Can you keep a secret?
One controversy among people trying to achieve personal health goals is whether or not to tell someone else about your goals.
- He says yes. She agrees.
- She says no. Here’s how you can keep it a secret.
- Or you can creep on lots of people’s thoughts on the matter
So you can tell anyone or tell no one— or, there’s a thiiird way (see what I did there?)
Obviously I write about my story on the internet so theoretically anyone can read it. So you might think that I publicize it regularly.
But I don’t. At least not in my social sphere.
For example, when I made this site. I told a handful of friends and my family (plus a cryptic twitter announcement before launch). That’s it. Why?
- I assume they care.
- I assume they’ll keep me accountable.
- I assume they might get bored and
look at these finger paintingsread this site.
But I didn’t tell anyone at work. I don’t talk about it with my casual friends/acquaintances (internet community doesn’t count). Why?
- ~25 lbs is a nice drop. But it’s not remarkable on a 300+ lb frame. 50+ lbs is.
- Everyone sounds stupid talking about a diet. Everyone.
- Everyone thinks their plan is the best.

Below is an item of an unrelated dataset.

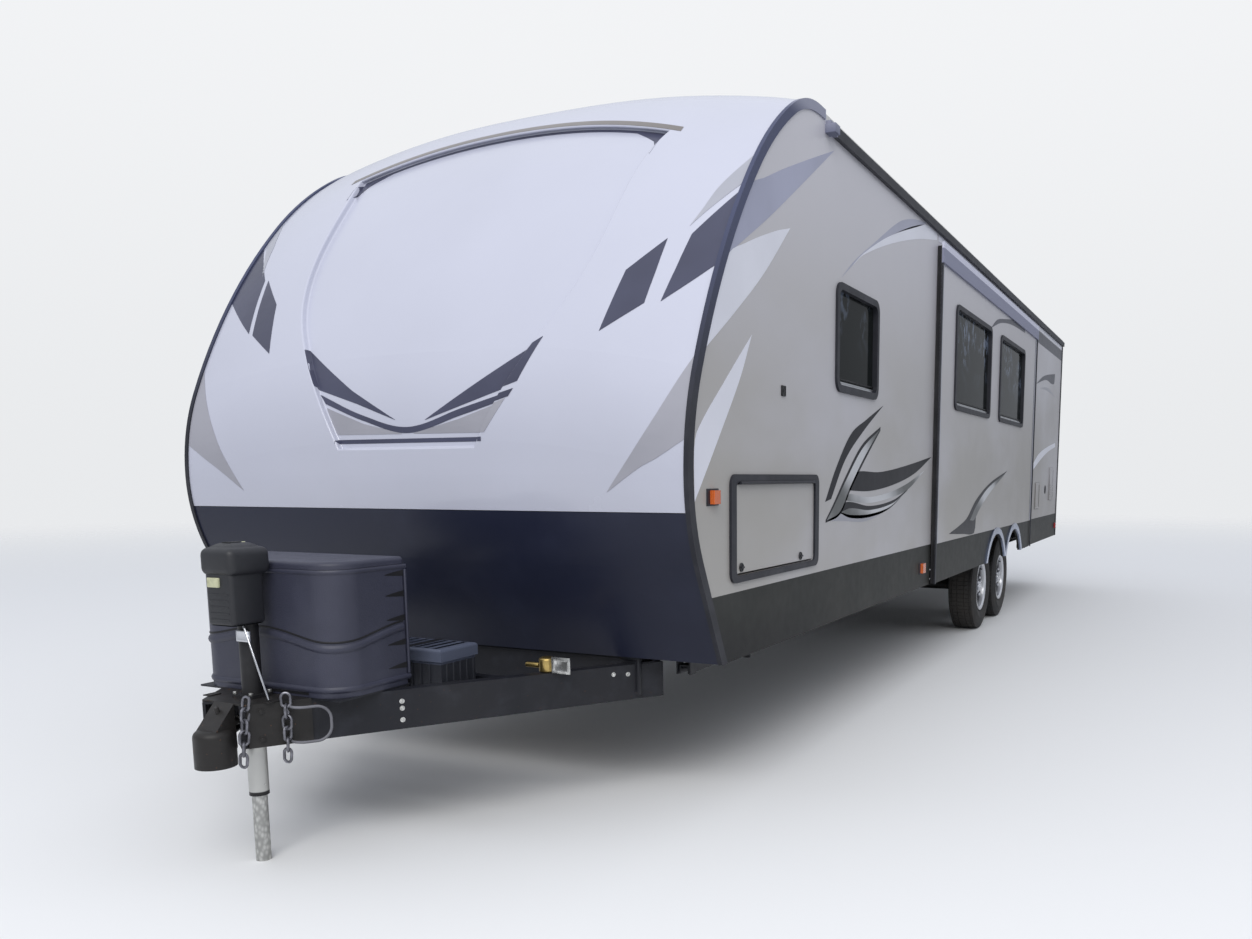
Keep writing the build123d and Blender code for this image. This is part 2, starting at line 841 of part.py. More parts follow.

- Frankly, I want people to notice results—not be forced to notice from my announcement.
- Results are the best argument. That’s why weigh-ins/measure-ins/performance should make or break your plan.
Plus, the more people you tell about your goals, the more you feel like you’ve accomplished something before you’ve actually accomplished anything—making it even harder to achieve the goals you just announced you were setting out to achieve. It’s true.
It’s okay to read that last sentence again.
So tell those who know and love you—and make the rest ask.